Single mum and business owner Wilhelmina Ford, who runs a blog called Life Reimagined, says the artform can also help parents who “feel stuck”.
Wilhelmina focuses on personal development work to help single parents that “feel stuck”. (Supplied)
“With single parenting — more so with single parenting — I find that a lot of the women that I help, they seem to feel broken and unloved,” she says.
Willhelmina first came across kintsugi when she was searching online for help after she became a single mother.
“I looked for ways to move forward on that new journey,” she says.
“And kintsugi unusually came up as one of the things [associated with] broken and mending and transformation.”
She says the kintsugi philosophy has helped remind her — and other women she’s spoken with — that it’s okay to feel uncertain.
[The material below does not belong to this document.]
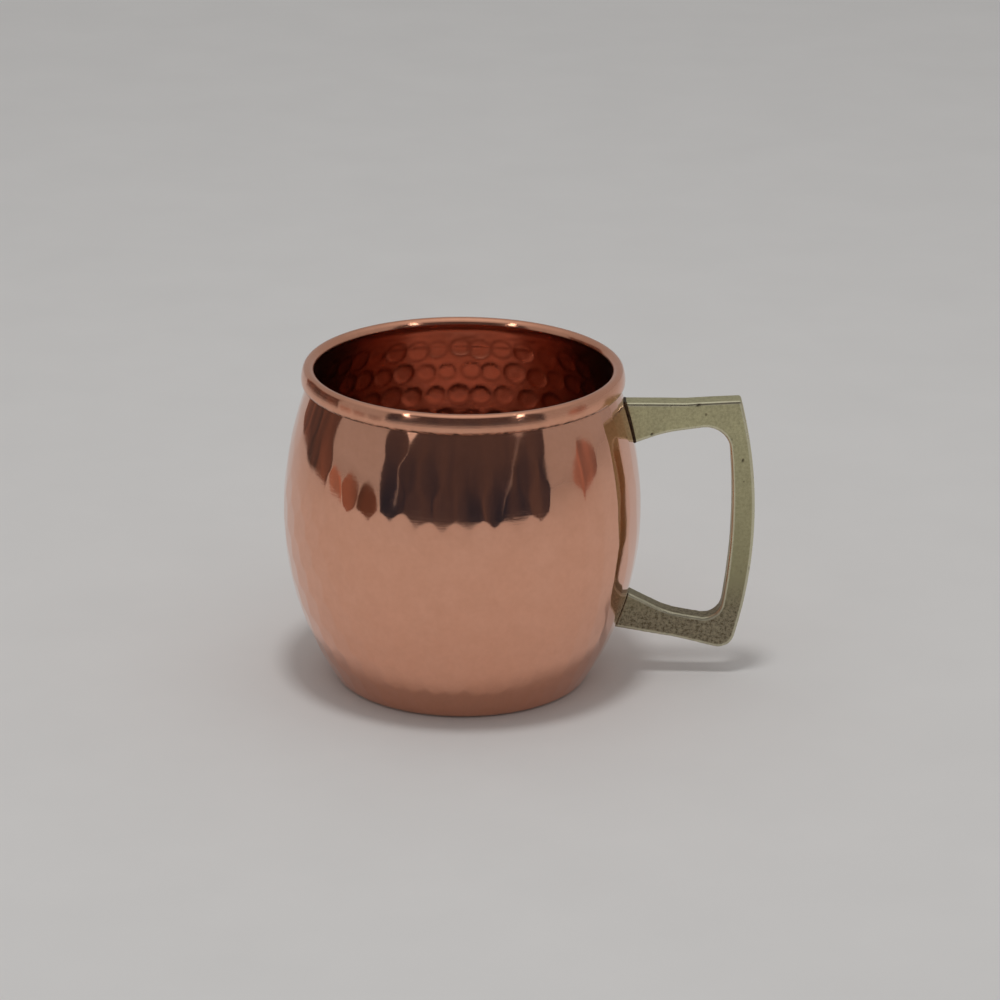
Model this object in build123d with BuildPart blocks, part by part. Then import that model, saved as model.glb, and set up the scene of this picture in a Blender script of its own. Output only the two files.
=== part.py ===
from build123d import *
import os
from math import acos, asin, atan2, degrees, sqrt

# A hammered copper mug with a cast brass handle, +Z up along the mug's axis. The origin is the
# centre of the surface it stands on, and the handle stands out along +X. Lengths are millimetres.

# Copper body, one sheet
sheet = 1.0            # thickness of the copper all over
mug_height = 84.3      # standing ring to the crown of the rolled rim
rim_radius = 41.5      # outside of the rolled rim
belly_radius = 46.3    # widest point of the wall, outside
belly_height = 45.0
lower_wall_radius = 82.0    # arcs of the wall's outside, centred level with the belly
upper_wall_radius = 95.0
base_corner_radius = 2.5
base_rise = 0.8        # the middle of the base is pushed up, so the mug stands on a ring
base_step_x = 21.0     # where the pushed-up middle ends
base_step_radius = 4.0

# Rolled rim: the sheet turns outwards over the top and its edge is tucked back under
rim_width = 3.5        # across the roll, from the mouth to the outside
rim_depth = 5.2        # crown to underside of the roll
neck_radius = 3.5      # where the wall straightens below the roll, on its outside
tuck_radius = 1.4      # outside radius at the underside of the roll
tuck_turn = 80.0       # degrees that the edge turns back towards the wall

# Cast brass handle, flat in the XZ plane; outline points are (x, z)
handle_width = 5.4     # along Y
handle_edge = 0.7      # rounding of its long edges
root_x = 34.0          # the feet are drawn to here, inside the mug, and coped off at the wall
crest_root = (root_x, 74.9)
crest_bend = (57.0, 74.9)
crest_corner = (71.4, 75.75)
spine_middle = (75.75, 43.2)
sole_corner = (70.2, 6.55)
sole_bend = (55.8, 10.15)
sole_root = (root_x, 13.95)
crest_corner_radius = 0.9
sole_corner_radius = 4.3
arm_bend_radius = 30.0     # slight bends along the arms' outer edges

# Finger opening, between the wall and the handle
lintel_root = (root_x, 60.25)
lintel_bend = (52.0, 66.75)
lintel_corner = (68.0, 69.15)
grip_middle = (69.77, 44.75)
sill_corner = (67.05, 15.0)
sill_bend = (53.55, 17.4)
sill_root = (root_x, 27.4)
lintel_bend_radius = 35.0
lintel_corner_radius = 6.5
sill_corner_radius = 4.8
sill_bend_radius = 24.0

# Brazing filler
braze_gap = 0.5        # between the handle's feet and the copper
braze_margin = 0.35    # how far the filler shows round each foot

lower_wall_centre_x = belly_radius - lower_wall_radius
upper_wall_centre_x = belly_radius - upper_wall_radius

# The base step is two equal arcs that turn down and back again.
base_step_turn = degrees(acos(1 - base_rise / (2 * base_step_radius + sheet)))

# The base corner touches the standing plane and the lower wall arc, which contains it.
corner_centre_x = lower_wall_centre_x + sqrt(
    (lower_wall_radius - base_corner_radius) ** 2 - (belly_height - base_corner_radius) ** 2
)
corner_turn = degrees(
    atan2(corner_centre_x - lower_wall_centre_x, belly_height - base_corner_radius)
)

# The neck arc lies outside the upper wall arc, touches it and ends vertical under the roll.
roll_centre = (rim_radius - rim_width / 2, mug_height - rim_width / 2)
neck_centre_x = roll_centre[0] - rim_width / 2 + sheet + neck_radius
neck_rise = sqrt(
    (upper_wall_radius + neck_radius) ** 2 - (neck_centre_x - upper_wall_centre_x) ** 2
)
neck_turn = degrees(asin(neck_rise / (upper_wall_radius + neck_radius)))
tuck_centre_z = mug_height - rim_depth + tuck_radius


def sheet_face(depth):
    """One face of the sheet from the axis to its tucked edge, a depth below its outer face."""
    middle = Line((0, base_rise + depth), (base_step_x, base_rise + depth))
    step_down = JernArc(middle @ 1, middle % 1, base_step_radius + depth, -base_step_turn)
    step_flat = JernArc(
        step_down @ 1, step_down % 1, base_step_radius + sheet - depth, base_step_turn
    )
    ring = Line(step_flat @ 1, (corner_centre_x, depth))
    corner = JernArc(ring @ 1, ring % 1, base_corner_radius - depth, corner_turn)
    lower = JernArc(corner @ 1, corner % 1, lower_wall_radius - depth, 90 - corner_turn)
    upper = JernArc(lower @ 1, lower % 1, upper_wall_radius - depth, neck_turn)
    neck = JernArc(upper @ 1, upper % 1, neck_radius + depth, -neck_turn)
    riser = Line(neck @ 1, ((neck @ 1).X, roll_centre[1]))
    roll = JernArc(riser @ 1, riser % 1, rim_width / 2 - sheet + depth, -180)
    fall = Line(roll @ 1, ((roll @ 1).X, tuck_centre_z))
    tuck = JernArc(fall @ 1, fall % 1, tuck_radius - sheet + depth, -tuck_turn)
    return middle @ 0, tuck @ 1


with BuildPart() as body:
    with BuildSketch(Plane.XZ):
        with BuildLine():
            outer_start, outer_end = sheet_face(0)
            inner_start, inner_end = sheet_face(sheet)
            Line(outer_start, inner_start)
            Line(outer_end, inner_end)
        make_face()
    revolve(axis=Axis.Z)

body.part.label = "body"


def filled_wall(growth):
    """The space inside the wall's outer face as one solid, grown outwards by growth."""
    bottom = 4.0
    top = 79.0
    lower_radius = lower_wall_radius + growth
    upper_radius = upper_wall_radius + growth
    lower_turn = degrees(asin((belly_height - bottom) / lower_radius))
    upper_turn = degrees(asin((top - belly_height) / upper_radius))
    with BuildPart() as filled:
        with BuildSketch(Plane.XZ):
            with BuildLine():
                lower = CenterArc((lower_wall_centre_x, belly_height), lower_radius, 0, -lower_turn)
                upper = CenterArc((upper_wall_centre_x, belly_height), upper_radius, 0, upper_turn)
                Polyline(lower @ 1, (0, bottom), (0, top), upper @ 1)
            make_face()
        revolve(axis=Axis.Z)
    return filled.part


copper = filled_wall(0)
coping = filled_wall(braze_gap)

# The handle is its outline less the finger opening, with its long edges rounded. Its two feet
# are coped to the wall's shape, and stand off it by the thickness of the filler.
with BuildSketch(Plane.XZ) as outline:
    with BuildLine():
        ThreePointArc(crest_corner, spine_middle, sole_corner)
        Polyline(sole_corner, sole_bend, sole_root, crest_root, crest_bend, crest_corner)
    make_face()
    for point, radius in (
        (crest_bend, arm_bend_radius),
        (crest_corner, crest_corner_radius),
        (sole_corner, sole_corner_radius),
        (sole_bend, arm_bend_radius),
    ):
        fillet(outline.vertices().sort_by_distance(point)[0], radius)

with BuildSketch(Plane.XZ) as finger_opening:
    with BuildLine():
        ThreePointArc(sill_corner, grip_middle, lintel_corner)
        Polyline(lintel_corner, lintel_bend, lintel_root, sill_root, sill_bend, sill_corner)
    make_face()
    for point, radius in (
        (lintel_bend, lintel_bend_radius),
        (lintel_corner, lintel_corner_radius),
        (sill_corner, sill_corner_radius),
        (sill_bend, sill_bend_radius),
    ):
        fillet(finger_opening.vertices().sort_by_distance(point)[0], radius)


def cast_bar(growth):
    """The handle before its feet are coped, grown by growth all round."""
    with BuildPart() as bar:
        with BuildSketch(Plane.XZ):
            add(outline.sketch)
            add(finger_opening.sketch, mode=Mode.SUBTRACT)
            offset(amount=growth)
        extrude(amount=handle_width / 2 + growth, both=True)
        side_edges = bar.edges().group_by(Axis.Y)
        fillet(side_edges[0] + side_edges[-1], handle_edge + growth)
    return bar.part


with BuildPart() as handle:
    add(cast_bar(0))
    add(coping, mode=Mode.SUBTRACT)

handle.part.label = "handle"

# The filler under each foot reaches a little beyond it on every side.
with BuildPart() as filler:
    add(cast_bar(braze_margin))
    add(coping, mode=Mode.INTERSECT)
    add(copper, mode=Mode.SUBTRACT)

with BuildPart() as upper_braze:
    add(filler.part)
    split(bisect_by=Plane.XY.offset(belly_height), keep=Keep.TOP)

upper_braze.part.label = "upper_braze"

with BuildPart() as lower_braze:
    add(filler.part)
    split(bisect_by=Plane.XY.offset(belly_height), keep=Keep.BOTTOM)

lower_braze.part.label = "lower_braze"

os.makedirs("parts", exist_ok=True)
for piece in (body, handle, upper_braze, lower_braze):
    export_step(piece.part, f"parts/{piece.part.label}.step")
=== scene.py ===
import math

import bpy
import numpy as np
from mathutils import Matrix, Vector, noise


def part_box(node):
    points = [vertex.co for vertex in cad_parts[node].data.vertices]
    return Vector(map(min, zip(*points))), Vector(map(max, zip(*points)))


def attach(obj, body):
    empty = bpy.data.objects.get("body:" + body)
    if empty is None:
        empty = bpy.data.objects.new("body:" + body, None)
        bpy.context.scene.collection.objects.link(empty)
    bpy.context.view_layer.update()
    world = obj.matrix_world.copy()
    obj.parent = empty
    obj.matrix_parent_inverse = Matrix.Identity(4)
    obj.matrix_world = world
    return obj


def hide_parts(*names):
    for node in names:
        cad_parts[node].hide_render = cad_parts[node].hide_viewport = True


# A hammered copper mug with a cast brass handle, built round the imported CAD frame. Lengths are
# metres, +Z is up along the mug's axis, and the handle stands out along +X.

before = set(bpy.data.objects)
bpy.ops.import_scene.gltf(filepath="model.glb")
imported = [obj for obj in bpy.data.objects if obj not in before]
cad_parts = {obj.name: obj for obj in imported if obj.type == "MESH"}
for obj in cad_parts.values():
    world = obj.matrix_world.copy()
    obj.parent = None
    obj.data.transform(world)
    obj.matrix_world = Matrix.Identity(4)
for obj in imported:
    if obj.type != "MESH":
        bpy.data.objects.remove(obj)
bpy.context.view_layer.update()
mm = 0.001
chance = np.random.default_rng(16)

# ---------------------------------------------------------------- sizes

# Copper sheet of the base and the barrel-shaped wall
body_low, body_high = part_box("body")
mug_height = body_high.z
belly_radius = (body_high.x - body_low.x) / 2
sheet = 1.0 * mm
belly_height = 45.0 * mm
lower_wall_radius = 82.0 * mm
upper_wall_radius = 95.0 * mm
base_corner_radius = 2.5 * mm
base_rise = 0.8 * mm            # the middle of the base is pushed up, inside a standing ring
base_step_x = 21.0 * mm
base_step_radius = 4.0 * mm

# Rolled rim, which is round over the top and flatter down its outside
rim_radius = 41.5 * mm
rim_width = 3.5 * mm
rim_depth = 5.2 * mm
neck_radius = 3.5 * mm
roll_side_radius = 8.0 * mm
roll_side_turn = math.radians(20)
tuck_radius = 1.4 * mm
tuck_turn = math.radians(62)

# Hammer marks
dents_round = 44
dent_row_pitch = 7.2 * mm
crease_height = 58.0 * mm       # a crease between two rows of dents runs round the wall here
columns = 12 * dents_round      # of the body's mesh

# Cast brass handle, flat in the XZ plane
handle_low, handle_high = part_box("handle")
handle_width = handle_high.y - handle_low.y
handle_edge = 0.7 * mm
braze_gap = 0.3 * mm            # between the handle's feet and the copper


def at(x, z):
    """A point in the XZ plane, from millimetres."""
    return np.array((x * mm, z * mm))


# ---------------------------------------------------------------- small helpers


def unit(vector):
    return vector / np.linalg.norm(vector, axis=-1, keepdims=True)


def smooth_step(low, high, value):
    t = np.clip((value - low) / (high - low), 0, 1)
    return t * t * (3 - 2 * t)


def noise_at(points, feature, offset=0.0):
    """Smooth noise from about -1 to 1 whose features are that many metres across."""
    shift = Vector((offset, offset * 0.7, offset * 1.3))
    return np.array([noise.noise(Vector(p) / feature + shift) for p in points])


def mesh_object(name, points, faces, normals=None, attributes=None):
    """A smooth shaded mesh with its own normals and point attributes, where it has them."""
    mesh = bpy.data.meshes.new(name)
    mesh.from_pydata([tuple(p) for p in points], [], faces)
    mesh.update()
    mesh.shade_smooth()
    for attribute_name, values in (attributes or {}).items():
        attribute = mesh.attributes.new(attribute_name, "FLOAT", "POINT")
        attribute.data.foreach_set("value", np.asarray(values, np.float32))
    if normals is not None:
        mesh.normals_split_custom_set_from_vertices([tuple(n) for n in normals])
    made = bpy.data.objects.new(name, mesh)
    bpy.context.scene.collection.objects.link(made)
    return made


# ---------------------------------------------------------------- copper body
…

“On the other side of fear is always growth,” Wilhelmina says.
“[Kintsugi is] all about embracing things that are flawed or imperfect, to mend them together so the cracks are more highlighted instead of hidden.
“If you look at every single person who is inspirational, they’ve always had something that they’ve gone through — they’ve made that choice to either fear fear and shrink away, or face [it] and grow.
“I just think as a whole, humans, they’re a living testament to beauty, grace and resilience.”